* _What is expected_
Repeat the material in full. Keep every line exactly as it is.
- - - - - - -
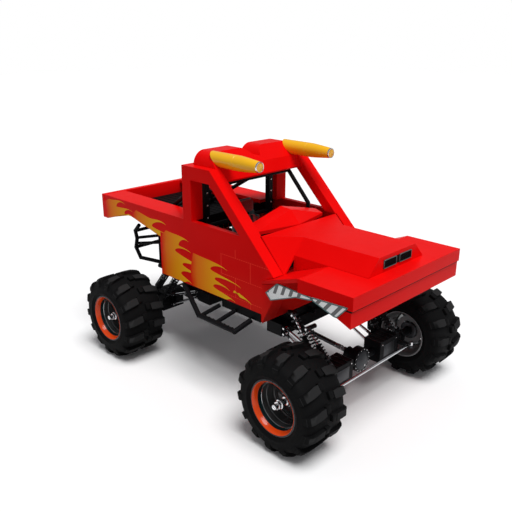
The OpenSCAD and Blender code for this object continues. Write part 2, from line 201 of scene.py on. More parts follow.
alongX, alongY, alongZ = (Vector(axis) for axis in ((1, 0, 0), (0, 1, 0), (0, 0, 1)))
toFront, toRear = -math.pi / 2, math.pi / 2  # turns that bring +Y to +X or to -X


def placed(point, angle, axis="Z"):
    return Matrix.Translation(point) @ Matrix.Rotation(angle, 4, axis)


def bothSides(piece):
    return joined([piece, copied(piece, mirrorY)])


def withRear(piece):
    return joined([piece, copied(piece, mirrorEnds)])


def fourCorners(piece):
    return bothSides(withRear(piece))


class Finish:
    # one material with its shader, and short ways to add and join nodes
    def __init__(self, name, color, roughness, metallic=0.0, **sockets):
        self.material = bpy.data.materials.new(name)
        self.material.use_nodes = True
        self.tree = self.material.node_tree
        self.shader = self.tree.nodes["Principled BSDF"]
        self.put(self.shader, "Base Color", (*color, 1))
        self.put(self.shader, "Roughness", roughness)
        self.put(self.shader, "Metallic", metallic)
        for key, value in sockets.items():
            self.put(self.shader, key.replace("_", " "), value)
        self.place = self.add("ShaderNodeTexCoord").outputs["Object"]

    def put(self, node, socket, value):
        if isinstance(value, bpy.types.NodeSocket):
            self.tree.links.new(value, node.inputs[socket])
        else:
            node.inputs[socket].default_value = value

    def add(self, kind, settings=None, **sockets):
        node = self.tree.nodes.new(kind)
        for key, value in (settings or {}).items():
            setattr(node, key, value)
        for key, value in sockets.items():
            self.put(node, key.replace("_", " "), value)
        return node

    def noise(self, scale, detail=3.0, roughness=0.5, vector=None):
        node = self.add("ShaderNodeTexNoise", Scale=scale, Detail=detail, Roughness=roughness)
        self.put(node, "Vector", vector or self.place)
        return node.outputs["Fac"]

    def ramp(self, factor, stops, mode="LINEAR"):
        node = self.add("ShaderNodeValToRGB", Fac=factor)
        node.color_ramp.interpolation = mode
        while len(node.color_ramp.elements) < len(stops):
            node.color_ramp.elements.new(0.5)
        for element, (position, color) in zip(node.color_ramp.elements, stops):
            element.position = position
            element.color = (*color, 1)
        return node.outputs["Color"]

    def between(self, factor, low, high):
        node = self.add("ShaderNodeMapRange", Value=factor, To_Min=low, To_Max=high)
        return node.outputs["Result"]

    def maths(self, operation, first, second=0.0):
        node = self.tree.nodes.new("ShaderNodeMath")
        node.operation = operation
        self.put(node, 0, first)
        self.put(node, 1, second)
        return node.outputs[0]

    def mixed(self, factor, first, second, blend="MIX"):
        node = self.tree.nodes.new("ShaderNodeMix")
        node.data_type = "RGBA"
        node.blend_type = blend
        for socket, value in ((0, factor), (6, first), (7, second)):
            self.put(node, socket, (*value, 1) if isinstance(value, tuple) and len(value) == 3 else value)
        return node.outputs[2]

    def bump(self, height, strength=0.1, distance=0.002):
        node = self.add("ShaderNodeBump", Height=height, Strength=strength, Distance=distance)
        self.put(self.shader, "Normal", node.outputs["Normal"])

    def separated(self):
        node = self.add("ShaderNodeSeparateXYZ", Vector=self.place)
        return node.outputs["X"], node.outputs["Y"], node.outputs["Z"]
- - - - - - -
* _Solution for this problem_
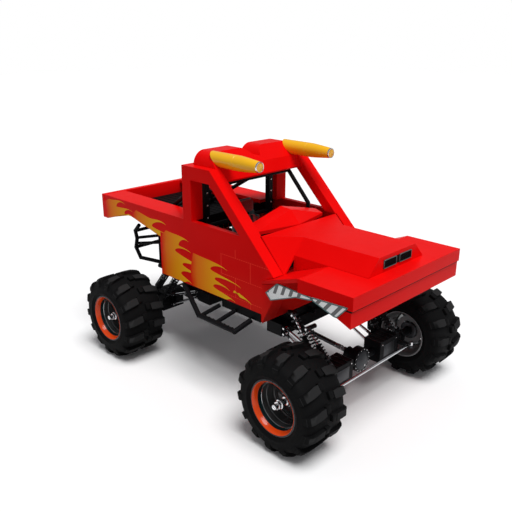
The OpenSCAD and Blender code for this object continues. Write part 2, from line 201 of scene.py on. More parts follow.
alongX, alongY, alongZ = (Vector(axis) for axis in ((1, 0, 0), (0, 1, 0), (0, 0, 1)))
toFront, toRear = -math.pi / 2, math.pi / 2  # turns that bring +Y to +X or to -X


def placed(point, angle, axis="Z"):
    return Matrix.Translation(point) @ Matrix.Rotation(angle, 4, axis)


def bothSides(piece):
    return joined([piece, copied(piece, mirrorY)])


def withRear(piece):
    return joined([piece, copied(piece, mirrorEnds)])


def fourCorners(piece):
    return bothSides(withRear(piece))


class Finish:
    # one material with its shader, and short ways to add and join nodes
    def __init__(self, name, color, roughness, metallic=0.0, **sockets):
        self.material = bpy.data.materials.new(name)
        self.material.use_nodes = True
        self.tree = self.material.node_tree
        self.shader = self.tree.nodes["Principled BSDF"]
        self.put(self.shader, "Base Color", (*color, 1))
        self.put(self.shader, "Roughness", roughness)
        self.put(self.shader, "Metallic", metallic)
        for key, value in sockets.items():
            self.put(self.shader, key.replace("_", " "), value)
        self.place = self.add("ShaderNodeTexCoord").outputs["Object"]

    def put(self, node, socket, value):
        if isinstance(value, bpy.types.NodeSocket):
            self.tree.links.new(value, node.inputs[socket])
        else:
            node.inputs[socket].default_value = value

    def add(self, kind, settings=None, **sockets):
        node = self.tree.nodes.new(kind)
        for key, value in (settings or {}).items():
            setattr(node, key, value)
        for key, value in sockets.items():
            self.put(node, key.replace("_", " "), value)
        return node

    def noise(self, scale, detail=3.0, roughness=0.5, vector=None):
        node = self.add("ShaderNodeTexNoise", Scale=scale, Detail=detail, Roughness=roughness)
        self.put(node, "Vector", vector or self.place)
        return node.outputs["Fac"]

    def ramp(self, factor, stops, mode="LINEAR"):
        node = self.add("ShaderNodeValToRGB", Fac=factor)
        node.color_ramp.interpolation = mode
        while len(node.color_ramp.elements) < len(stops):
            node.color_ramp.elements.new(0.5)
        for element, (position, color) in zip(node.color_ramp.elements, stops):
            element.position = position
            element.color = (*color, 1)
        return node.outputs["Color"]

    def between(self, factor, low, high):
        node = self.add("ShaderNodeMapRange", Value=factor, To_Min=low, To_Max=high)
        return node.outputs["Result"]

    def maths(self, operation, first, second=0.0):
        node = self.tree.nodes.new("ShaderNodeMath")
        node.operation = operation
        self.put(node, 0, first)
        self.put(node, 1, second)
        return node.outputs[0]

    def mixed(self, factor, first, second, blend="MIX"):
        node = self.tree.nodes.new("ShaderNodeMix")
        node.data_type = "RGBA"
        node.blend_type = blend
        for socket, value in ((0, factor), (6, first), (7, second)):
            self.put(node, socket, (*value, 1) if isinstance(value, tuple) and len(value) == 3 else value)
        return node.outputs[2]

    def bump(self, height, strength=0.1, distance=0.002):
        node = self.add("ShaderNodeBump", Height=height, Strength=strength, Distance=distance)
        self.put(self.shader, "Normal", node.outputs["Normal"])

    def separated(self):
        node = self.add("ShaderNodeSeparateXYZ", Vector=self.place)
        return node.outputs["X"], node.outputs["Y"], node.outputs["Z"]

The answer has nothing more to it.